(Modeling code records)
§
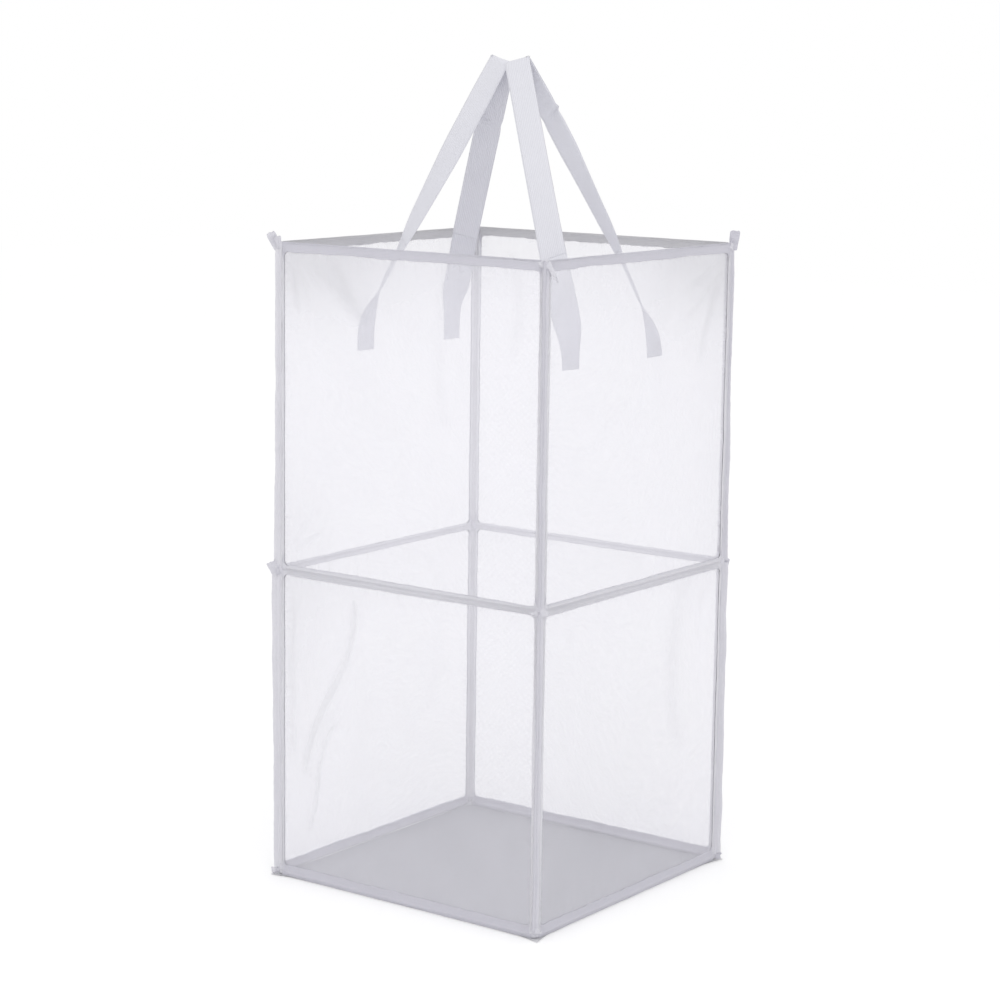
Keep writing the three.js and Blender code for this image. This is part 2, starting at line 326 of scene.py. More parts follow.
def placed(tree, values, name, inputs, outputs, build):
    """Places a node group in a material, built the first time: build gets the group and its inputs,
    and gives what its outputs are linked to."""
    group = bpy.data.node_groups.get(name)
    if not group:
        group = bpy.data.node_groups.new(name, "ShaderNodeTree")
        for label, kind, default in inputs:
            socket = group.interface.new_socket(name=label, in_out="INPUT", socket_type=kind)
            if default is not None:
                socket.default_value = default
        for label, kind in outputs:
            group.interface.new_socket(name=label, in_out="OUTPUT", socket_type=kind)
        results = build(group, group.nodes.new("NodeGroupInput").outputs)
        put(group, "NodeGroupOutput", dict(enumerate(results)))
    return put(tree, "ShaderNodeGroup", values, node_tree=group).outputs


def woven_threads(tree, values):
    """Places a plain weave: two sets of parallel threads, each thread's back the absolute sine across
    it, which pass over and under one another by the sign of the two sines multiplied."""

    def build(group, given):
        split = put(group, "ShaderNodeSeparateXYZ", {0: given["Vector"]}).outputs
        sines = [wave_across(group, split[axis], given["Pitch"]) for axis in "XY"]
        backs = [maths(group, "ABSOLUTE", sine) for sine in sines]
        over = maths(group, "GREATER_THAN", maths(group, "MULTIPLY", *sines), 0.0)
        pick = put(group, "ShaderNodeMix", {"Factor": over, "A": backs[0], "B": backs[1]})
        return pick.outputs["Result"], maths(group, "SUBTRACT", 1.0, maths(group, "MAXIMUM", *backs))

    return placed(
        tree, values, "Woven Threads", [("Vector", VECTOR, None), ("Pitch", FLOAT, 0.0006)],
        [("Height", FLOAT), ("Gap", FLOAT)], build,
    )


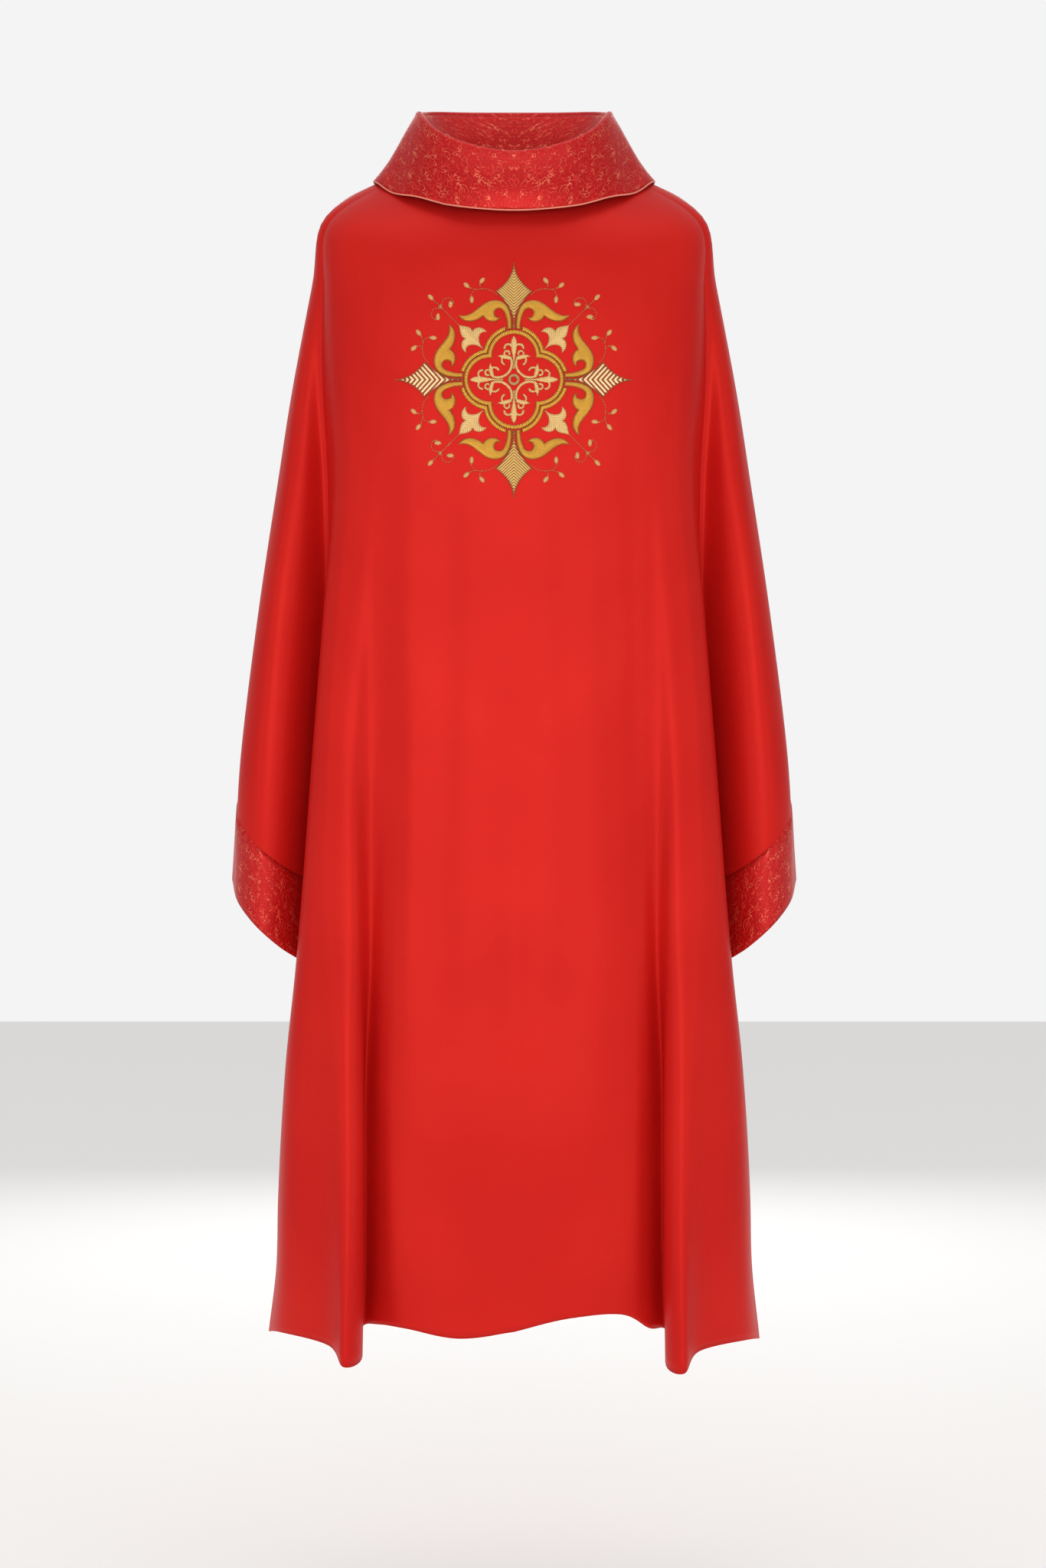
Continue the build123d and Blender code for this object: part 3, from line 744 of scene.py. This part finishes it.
§
Your task is to give the records above again, exactly.

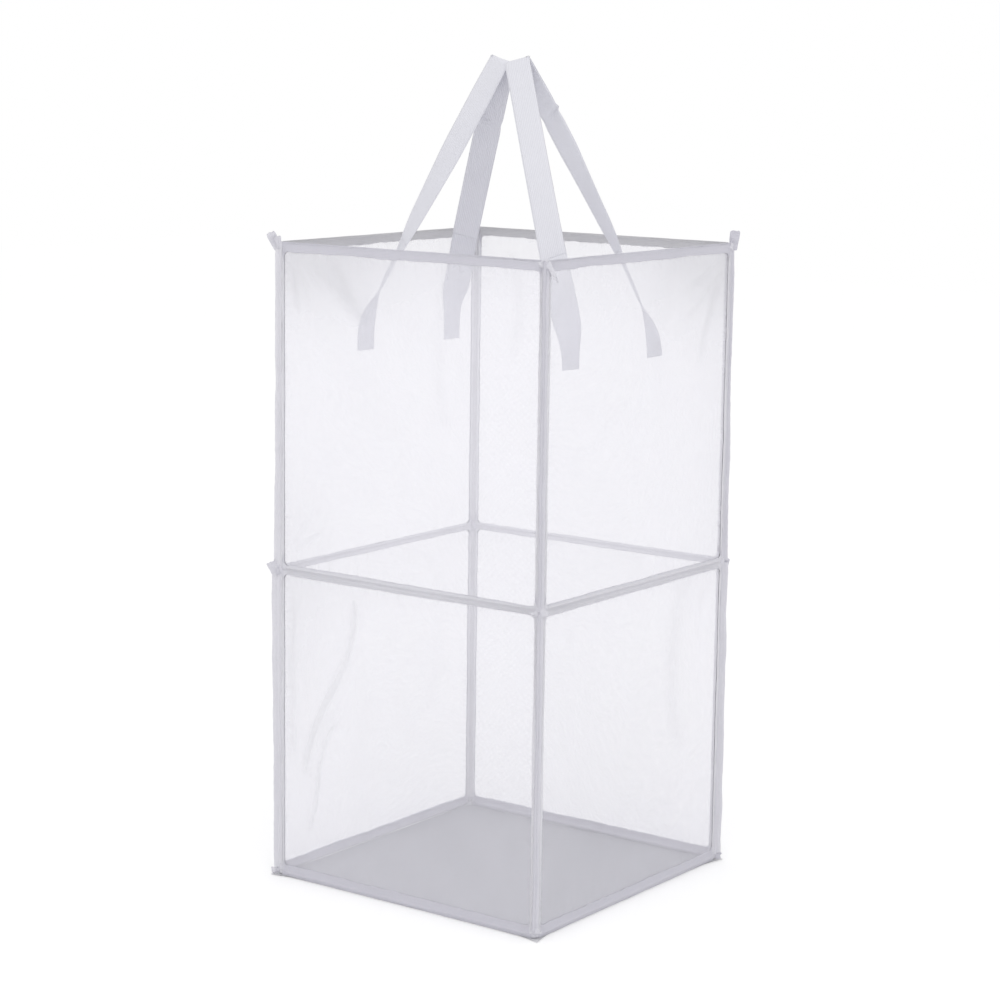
Keep writing the three.js and Blender code for this image. This is part 2, starting at line 326 of scene.py. More parts follow.
def placed(tree, values, name, inputs, outputs, build):
    """Places a node group in a material, built the first time: build gets the group and its inputs,
    and gives what its outputs are linked to."""
    group = bpy.data.node_groups.get(name)
    if not group:
        group = bpy.data.node_groups.new(name, "ShaderNodeTree")
        for label, kind, default in inputs:
            socket = group.interface.new_socket(name=label, in_out="INPUT", socket_type=kind)
            if default is not None:
                socket.default_value = default
        for label, kind in outputs:
            group.interface.new_socket(name=label, in_out="OUTPUT", socket_type=kind)
        results = build(group, group.nodes.new("NodeGroupInput").outputs)
        put(group, "NodeGroupOutput", dict(enumerate(results)))
    return put(tree, "ShaderNodeGroup", values, node_tree=group).outputs


def woven_threads(tree, values):
    """Places a plain weave: two sets of parallel threads, each thread's back the absolute sine across
    it, which pass over and under one another by the sign of the two sines multiplied."""

    def build(group, given):
        split = put(group, "ShaderNodeSeparateXYZ", {0: given["Vector"]}).outputs
        sines = [wave_across(group, split[axis], given["Pitch"]) for axis in "XY"]
        backs = [maths(group, "ABSOLUTE", sine) for sine in sines]
        over = maths(group, "GREATER_THAN", maths(group, "MULTIPLY", *sines), 0.0)
        pick = put(group, "ShaderNodeMix", {"Factor": over, "A": backs[0], "B": backs[1]})
        return pick.outputs["Result"], maths(group, "SUBTRACT", 1.0, maths(group, "MAXIMUM", *backs))

    return placed(
        tree, values, "Woven Threads", [("Vector", VECTOR, None), ("Pitch", FLOAT, 0.0006)],
        [("Height", FLOAT), ("Gap", FLOAT)], build,
    )


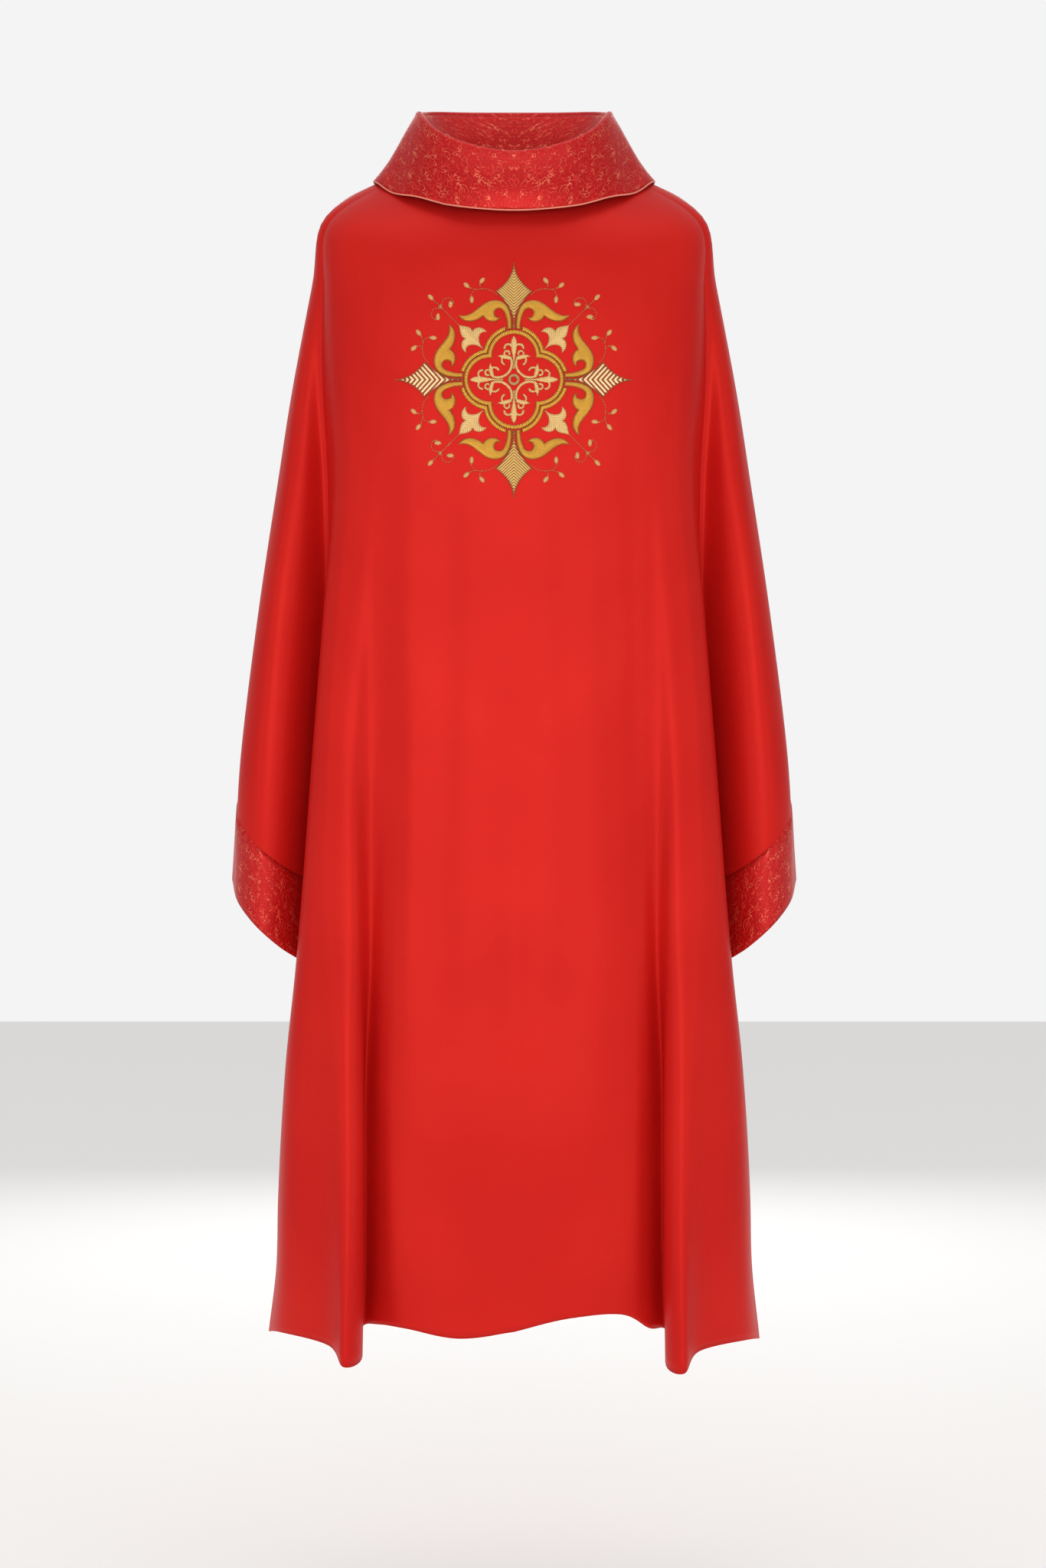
Continue the build123d and Blender code for this object: part 3, from line 744 of scene.py. This part finishes it.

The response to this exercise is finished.